Lindsey Graham, the Republican senator from South Carolina and one of Donald Trump’s most loyal allies in Congress, is dead at 71.
His office announced that he died Saturday evening following a “brief and sudden illness.” Graham had just returned from Kyiv on Friday, where he met Ukrainian President Volodymyr Zelensky to work on a Russia sanctions bill. There were no known health concerns before the trip.
Trump called him a “true American patriot.” Zelensky said he was “deeply saddened” and called him “a determined leader.” Israeli Prime Minister Benjamin Netanyahu said Israel had lost “one of its greatest friends.”
Graham was elected to the Senate in 2002 and served for nearly 24 years. His political evolution tracked the transformation of the Republican Party itself. In 2015, he called Trump “a race-baiting, xenophobic, religious bigot” and predicted destruction if he were nominated. After the January 6 Capitol attack, he stood on the Senate floor and said of Trump: “Count me out. Enough is enough.”
But he never truly walked away. By 2023, he was telling the BBC that despite Trump’s “dark side,” he was sticking with him because of the border policy, the killing of Qasem Soleimani, and conservative judicial appointments. He voted against convicting Trump in the 2021 impeachment trial and supported him in 2024.

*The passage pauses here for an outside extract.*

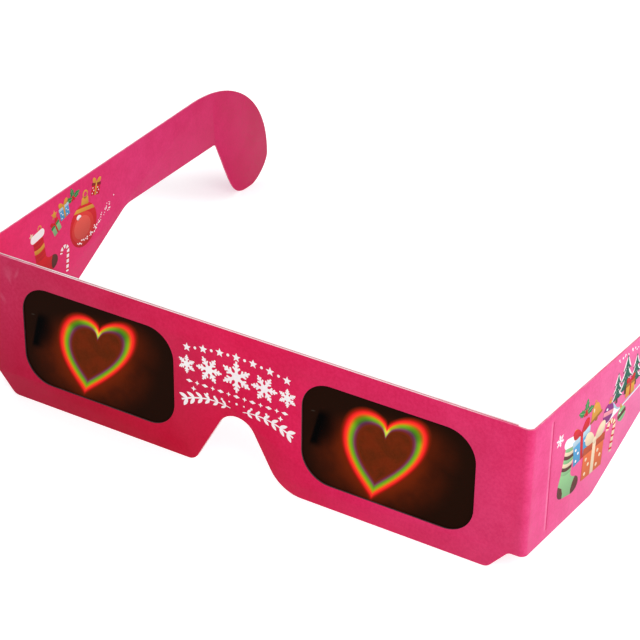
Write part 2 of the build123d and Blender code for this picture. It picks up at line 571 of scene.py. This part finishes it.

Graham was a consistent hawk on foreign policy. He visited Ukraine 10 times since Russia’s full-scale invasion and pushed relentlessly for weapons and sanctions. He called the Afghanistan withdrawal “sad and dangerous.” He voted for the Iraq War. He was one of Israel’s strongest voices in the Senate.
“Trump and I, we’ve had a hell of a journey,” he said after January 6. “I hate it to end this way.”
It ended on a Saturday evening, quietly, a week after he was last seen in public shaking hands with Zelensky in Kyiv.